Verdict: NVIDIA's open GPU kernel modules are a masterclass in strategic open-sourcing—giving up just enough to solve critical adoption blockers while protecting the core proprietary assets that drive its profitability. It is a pragmatic, calculated compromise, not a philosophical conversion to open-source ideals. The primary beneficiaries are not individual tinkerers but large-scale enterprise and cloud customers for whom stability and integration are worth billions.

Predictions:

1. Within 12 months: All major enterprise Linux distributions will ship the open kernel modules by default for NVIDIA hardware. The proprietary user-space components will be delivered via a streamlined, reliable repository system, making the Linux NVIDIA experience nearly as seamless as Windows.
2. By 2026: AMD will counter by aggressively marketing the "purity" of its fully open ROCm stack, particularly in EU and government procurement tenders where open-source mandates are strengthening. They will gain measurable market share in public sector HPC.
3. The CUDA Lock-in Endures: Despite this opening, the CUDA ecosystem will see no meaningful erosion. The cost of porting trillion-parameter AI training pipelines or billion-dollar simulation codes to HIP (AMD's CUDA translation layer) or oneAPI remains prohibitive. NVIDIA's moat is safe.
4. Nouveau's Fate: The Nouveau project will pivot. It will increasingly use the open kernel modules as a foundation, focusing its volunteer efforts on building an alternative, open-source user-space stack for older NVIDIA GPUs or for providing a truly free (if lower-performance) option, keeping pressure on NVIDIA in the long term.

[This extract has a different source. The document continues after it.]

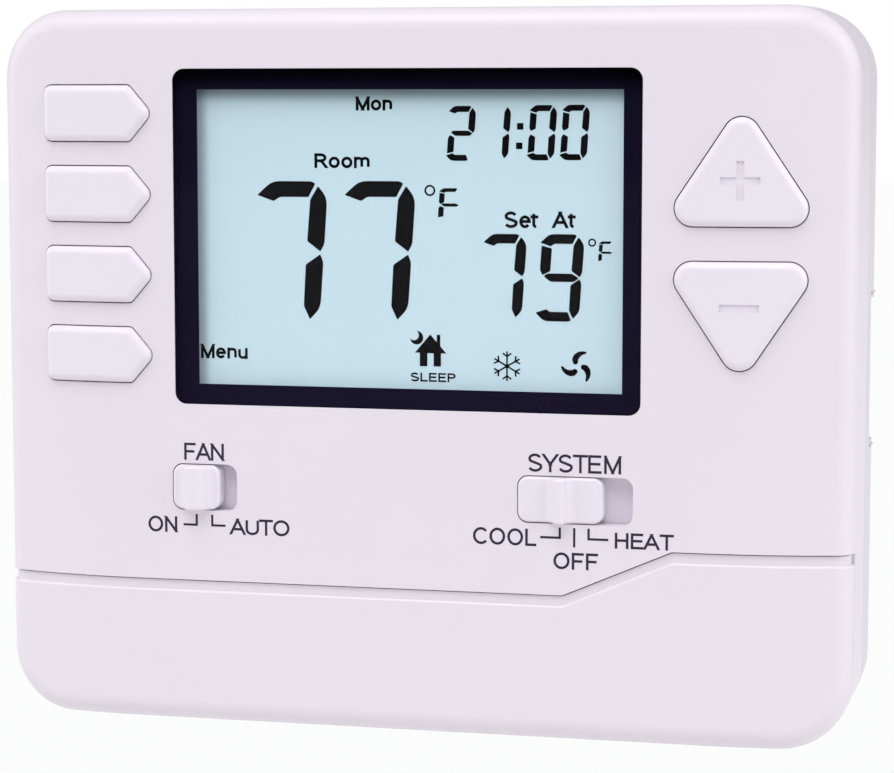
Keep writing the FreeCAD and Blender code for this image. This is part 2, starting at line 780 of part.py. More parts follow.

What to Watch Next: Monitor the commit frequency and responsiveness to community pull requests in the `NVIDIA/open-gpu-kernel-modules` repository. If activity remains high and features like better power management for laptops are upstreamed, it signals genuine engagement. If it slows to a trickle, it confirms the move was primarily a one-time tactical release. Secondly, watch for announcements from AWS or Google Cloud about new GPU instance types boasting "deep hypervisor integration"—this will be the first major commercial payoff of NVIDIA's open-source gambit.